All of the above, I may add that you can fix it yourself IF you really want to....pull it outta there, and sit down at a well lit kitchen table with cloth on it....pull the needle off very carefully, don't break the pin size shaft off or you are shafted....
then unscrew the face plate....note in back of the zinc housing there are two rather larger screws....take tham apart....now to get into the guts, I forget just exactly how, but when you examine it, i'ts self evident....the points you are looking for are the input where the cable goes....spot of oil, duh......then you are looking for the pivots on the sprung tach shaft the indicator went on....one is evident, the other is inside that aluminum cup that spins from the cable input....there is a tiney needle bearing inside that cup....it needs a dap of oil....I have used WD40 on a Q tip for years and never had a failure on a tach or speedo...same mechanical assemblies.... did this speedo here 12 years ago, and it still survives Florida heat just fine....
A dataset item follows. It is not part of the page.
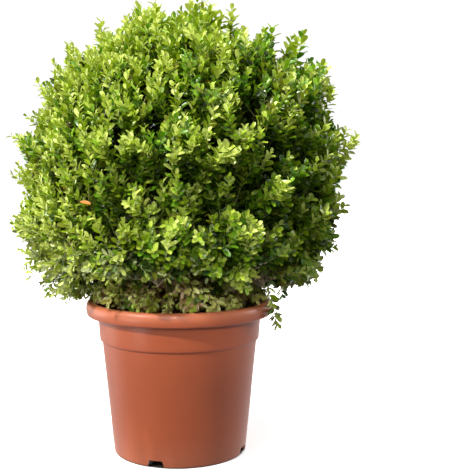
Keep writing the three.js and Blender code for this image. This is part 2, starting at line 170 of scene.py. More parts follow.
HOLLOWS = (
    # where the ball is open, its leaves darker as painted shade: elevation, azimuth, half-width in degrees,
    # depth
    (39, 34, 7, 0.12), (29, 26, 5, 0.13), (17, 28, 5, 0.1), (10, 25, 4, 0.12), (8, 30, 5, 0.11),
    (1, 22, 4, 0.13), (-5, 22, 5, 0.14), (-3, 13, 5, 0.12), (26, 33, 5, 0.1), (33, -6, 5, 0.1),
    (23, -5, 4, 0.1), (1, -12, 6, 0.14), (-10, -4, 5, 0.12), (-4, 8, 5, 0.09), (-23, -19, 5, 0.09),
    (-7, -30, 5, 0.12), (-10, -21, 5, 0.12), (-13, 31, 6, 0.12), (-8, 44, 6, 0.09), (-23, 31, 6, 0.13),
    (-16, 44, 7, 0.1), (-18, 13, 5, 0.12), (-28, 3, 6, 0.09), (-30, 43, 6, 0.1), (11, 5, 3, 0.07),
    (8, 42, 5, 0.08),
)
SPRAYS = (
    # where young bright shoots stand out of it: elevation, azimuth, half-width in degrees, vigour from 0 to 1
    (8, 13, 5, 0.5), (16, 12, 4, 0.7), (15, -19, 4, 0.6), (18, 45, 7, 1), (-5, 34, 5, 0.7),
    (-22, 9, 4, 0.5), (9, 0, 6, 1), (-10, -12, 5, 0.6), (-13, 4, 5, 0.5), (-14, 20, 4, 1),
    (-26, -17, 5, 0.4), (-20, -6, 4, 0.5), (3, 33, 5, 0.8), (18, -18, 6, 0.7), (23, 17, 5, 0.6),
    (34, 60, 6, 0.6), (-33, 21, 6, 0.9), (22, 2, 5, 0.6), (2, -46, 9, 0.7), (-29, -49, 9, 0.8),
)
FACE_SPRAYS = (
    # single bright sprays on the front of it: elevation, azimuth, and reach as a share of the face's
    (9, 13, 1.03), (30, 62, 1.02), (11, 4, 1.03), (-15, 25, 1.01), (-15, -3, 1.0),
    (-34, 23, 1.0), (-3, 33, 1.03), (10, -14, 1.01), (19, 46, 1.0),
)
BASAL_TWIGS = 420
BASAL_REACH, REACH_RANGE = 62, 66  # of their tips from the axis
BASAL_HEIGHT, HEIGHT_RANGE = 224, 46
RIM_REACH, OVER_RIM = 112, 238  # past this reach they stay above the rim
BASAL_FOOT, BASAL_TAPER = 1.35, 0.75  # of their radius
HANGING_ROOT = (-38, 196)  # elevation and reach
BRANCH_FOOT, BRANCH_TIP, BRANCH_WANDER = 2.4, 1.1, 3

# Leaves
MOST_PAIRS = 9
INTERNODE = 5.9
INNER_PAIRS, INNER_INTERNODE = 5, 8.5
BASAL_INTERNODE = 6.5
LEAF_LENGTH = 12.6
LEAF_WIDTH = 0.52  # of its length, at the middle of the ball
LEAF_ROWS = np.array([0.24, 0.56, 0.88])
LEAF_HALF_WIDTHS = np.array([0.36, 0.5, 0.37])
LEAF_FOLD = 0.38
LEAF_CURL, CURL_SCATTER = 0.1, 0.12
LENGTH_SCATTER, WIDTH_SCATTER = 0.13, 0.14
TIP_SPREAD, MORE_AT_FOOT, SPREAD_SCATTER = 30, 32, 9  # degrees between a leaf and its stem
LEAF_LIGHT = np.array([-0.3, -0.2, 0.7])  # where all leaves turn a little
LIGHT_THROUGH = 0.25
MOST_LEAVES = 15800  # in one piece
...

you gotta be careful, this is not a rocket science rebuild, but it's gotta be done carefully....common sense rules...
All of the above, I may add that you can fix it yourself IF you really want to....pull it outta there, and sit down at a well lit kitchen table with cloth on it....pull the needle off very carefully, don't break the pin size shaft off or you are shafted....
then unscrew the face plate....note in back of the zinc housing there are two rather larger screws....take tham apart....now to get into the guts, I forget just exactly how, but when you examine it, i'ts self evident....the points you are looking for are the input where the cable goes....spot of oil, duh......then you are looking for the pivots on the sprung tach shaft the indicator went on....one is evident, the other is inside that aluminum cup that spins from the cable input....there is a tiney needle bearing inside that cup....it needs a dap of oil....I have used WD40 on a Q tip for years and never had a failure on a tach or speedo...same mechanical assemblies.... did this speedo here 12 years ago, and it still survives Florida heat just fine....
you gotta be careful, this is not a rocket science rebuild, but it's gotta be done carefully....common sense rules...
The dap of oil is one of the secrets to smooth operation. I use a bearing oil, available at any hardware store for 4 bucks or so, (for a 2 ounce jar which is probably more than any of us will use in our lifetimes), or a synthetic clock oil, both work fine. Just a drop in the jewel in the center of the magnet. When the oil dries out that's the first thing that makes it jumpy. Depending on the condition, the fix can be more extensive, but this fixes many of them without the need for more.
Last edited by gldnkngt; Jul 20, 2007 at 06:16 PM.